11 June 2021

AAS Publishes White Papers for Planetary Sciences Decadal Survey

Richard Fienberg

Richard Fienberg Running Hare Observatory

A special issue of the Bulletin of the American Astronomical Society (BAAS) features 522 white papers offering input from the scientific community to inform the Planetary Science and Astrobiology Decadal Survey 2023-2032. This study, conducted by the National Academies for NASA and the National Science Foundation (NSF), is assessing key scientific questions in planetary science and astrobiology and working to identify priority medium- and large-class missions and other initiatives to address these questions.

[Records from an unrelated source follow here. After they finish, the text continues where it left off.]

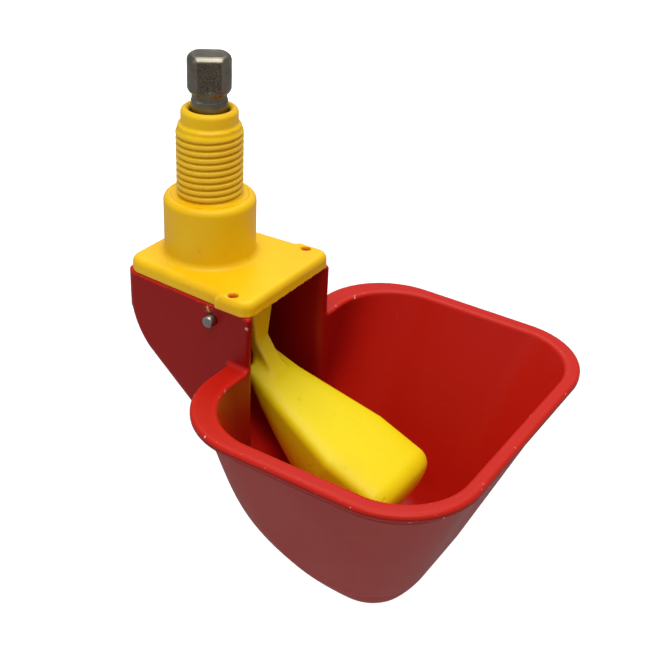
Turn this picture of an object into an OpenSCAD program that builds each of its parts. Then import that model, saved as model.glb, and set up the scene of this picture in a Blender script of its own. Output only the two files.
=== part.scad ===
// Float-valve drinking bowl for a low-pressure water line.
// A moulded bowl hangs from the valve body, whose threaded neck screws up into the supply.
// A steel pin hinges the float, and the float's short lever lifts the valve pin as water is drunk.
// Millimetres, +Z up, +X from the neck towards the bowl, symmetric about Y = 0.
// The origin is on the neck's axis, at the shoulder that the supply seats on.

/* [Supply neck] */
// outside diameter of the supply thread, a G 1/4 pipe thread
thread_d = 13.157; // [12:0.001:16]
// thread pitch, 19 threads to the inch
thread_pitch = 1.337; // [1:0.001:1.8]
// depth of the thread from crest to root
thread_depth = 0.856; // [0.5:0.001:1.1]
// full crests above the shoulder
thread_crests = 10; // [6:1:14]
// height of the plain collar above the thread
collar_h = 2.9; // [2:0.1:5]
// diameter of the water way
bore_d = 7.84; // [6.5:0.02:9.4]
// how far the round boss stands out past the crests
boss_step = 2.64; // [1.5:0.02:4]
// height of the boss above the cover plate
boss_h = 12.5; // [8:0.1:18]

/* [Cover plate] */
// thickness of the plate
plate_t = 3.1; // [2:0.1:3.7]
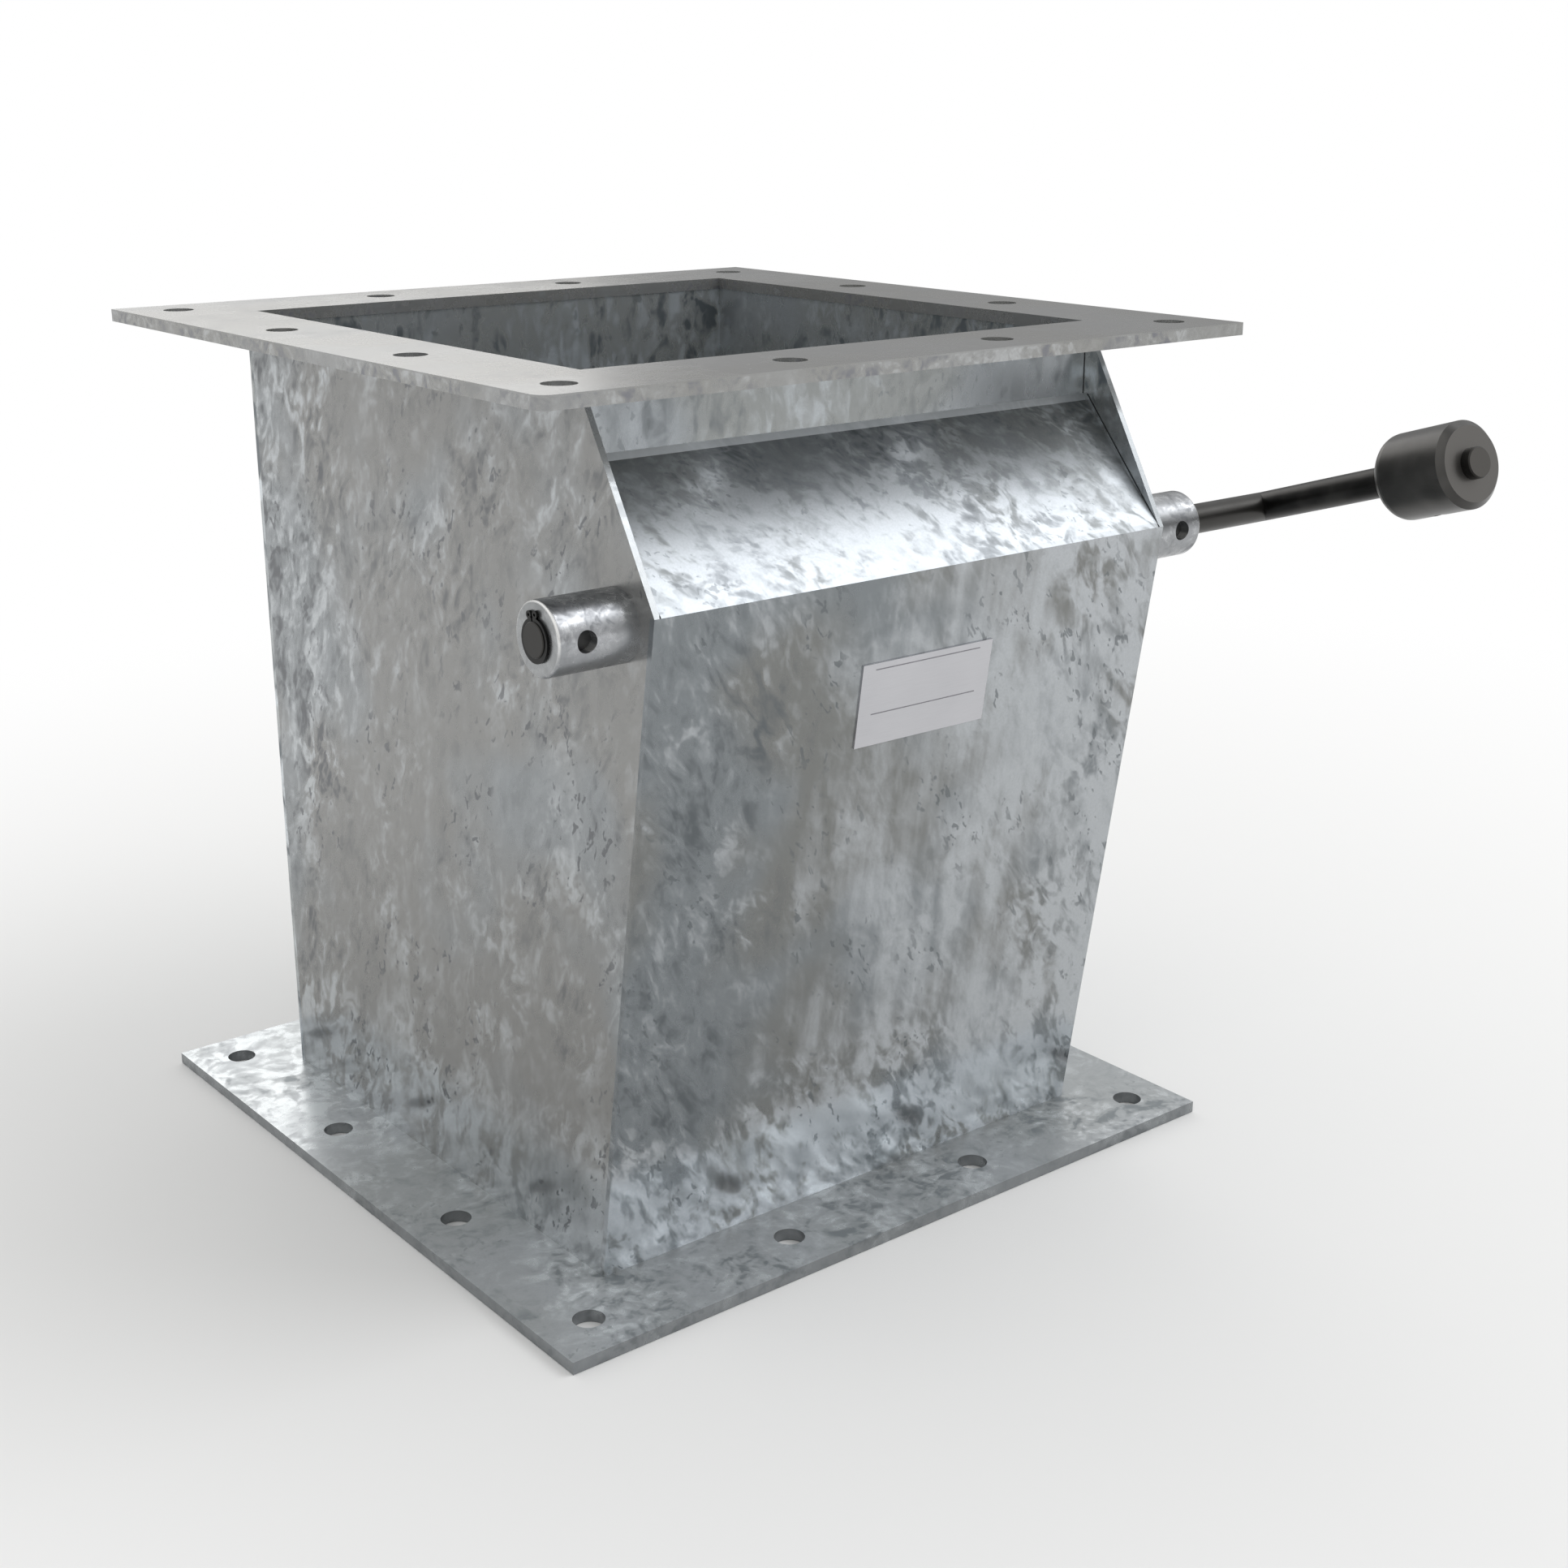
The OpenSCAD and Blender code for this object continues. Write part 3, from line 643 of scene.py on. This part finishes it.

Decadal Survey of Planetary Science and Astrobiology Promo Banner
Courtesy the National Academies of Sciences, Engineering, and Medicine

The decadal survey committee, co-chaired by Robin M. Canup (Southwest Research Institute) and Philip R. Christensen (Arizona State University), solicited community input in all relevant areas, including theory, computing, technology development, laboratory studies, planetary defense, and human exploration activities. The 522 white papers (plus a small number of others whose authors opted out of publication) constitute a major part of that input. Based on these documents, along with feedback provided at town halls, topical panel discussions, and other meetings, the survey committee will present a comprehensive research strategy in planetary science and astrobiology for the 2023-2032 time frame.

Preparing the white papers for publication in BAAS was a significant undertaking, similar to that required to publish 867 white papers in two batches (#1, #2) for the Decadal Survey on Astronomy and Astrophysics 2020 (Astro2020) in 2019. Peter K. G. Williams, AAS Innovation Scientist and WorldWide Telescope director at the Center for Astrophysics | Harvard & Smithsonian, described the earlier ordeal in an entertaining article entitled “Publishing Is Hard!” and experienced plenty of déjà vu while working on the new collection of white papers, though he was able to apply some “lessons learned” from the Astro2020 experience to smooth the process.

“Many people think of publishing as a no-brainer kind of job — just taking someone’s text, perhaps doing a bit of copyediting, and putting it online,” says Williams. “But there’s a lot more to it. Tasks such as making sure authors’ names are entered correctly in the behind-the-scenes metadata simply can’t be automated, so humans have to do them.” For example, some authors' names appear with hyphens in some places and without hyphens in others. And in some cultures, last names are written before first names rather than the other way around. Sorting this out is not always easy.

This time around, the AAS Publishing team was able to use new features in the PubPub software that underlies BAAS to offer a proofing stage for authors to catch mistakes earlier in the process. “Publishing a large collection of papers like this always takes some work," says Williams, "but we view it as an important community service and are happy to do our part!”